Based on the example deployment pipeline given above, this button will be the only manual step that will be pushed in your deployment pipeline. The promote to production button will typically be pressed after the acceptance tests and exploratory tests have passed.

If you have followed all of the previous chapters above, everything that we need will have a single entry point, which is our environment cookbook. Here are the typical steps that you would have:

  • Promote the environment cookbook

    This step promotes our environment cookbook’s git build tag to become a release tag. Basically if you have we are to promote build number 100, we are to make release/100 git tag out of build/100 git tag. This should be achieved via REST API to avoid recloning your entire git repository.

    This step is necessary because your build tags will be deleted by your cookbook build once they are old enough.

  • Promote all upstream cookbook dependencies

    Think about a disaster scenario that might hit your Chef Server. Would you be able to recover all of the cookbook dependencies that is needed by your environment cookbook? If you are confident that your Chef Server is resilient enough, you can skip this step, otherwise you will need to promote all of your dependencies found in your environment cookbook’s Berksfile.lock. Failing to do so, you will not have any release tag for your upstream cookbooks.

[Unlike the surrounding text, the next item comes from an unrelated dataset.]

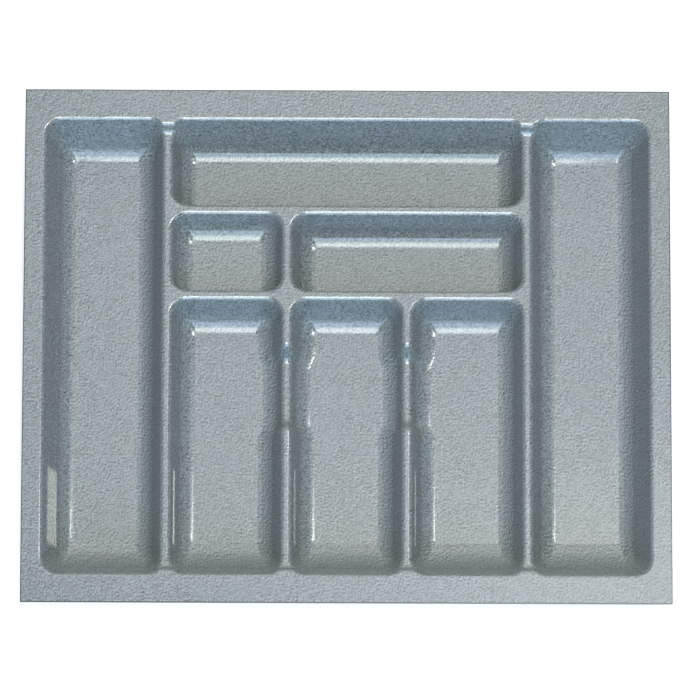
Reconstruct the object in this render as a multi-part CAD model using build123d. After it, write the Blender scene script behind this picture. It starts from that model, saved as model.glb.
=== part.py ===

    To lookup the upstream cookbook build tags based on your Berksfile.lock, you can hit Chef Server and query their metadata. This can be done by using knife cookbook show which would return source_url from your metadata.rb (This information would only be returned if you have followed the Release Candidate section correctly of course):

      knife cookbook show library-cookbook-foobar 0.1.1
    

    Once you have retrieved all of the upstream build tags, promote them the same way like how you have promoted the environment cookbook’s build tag.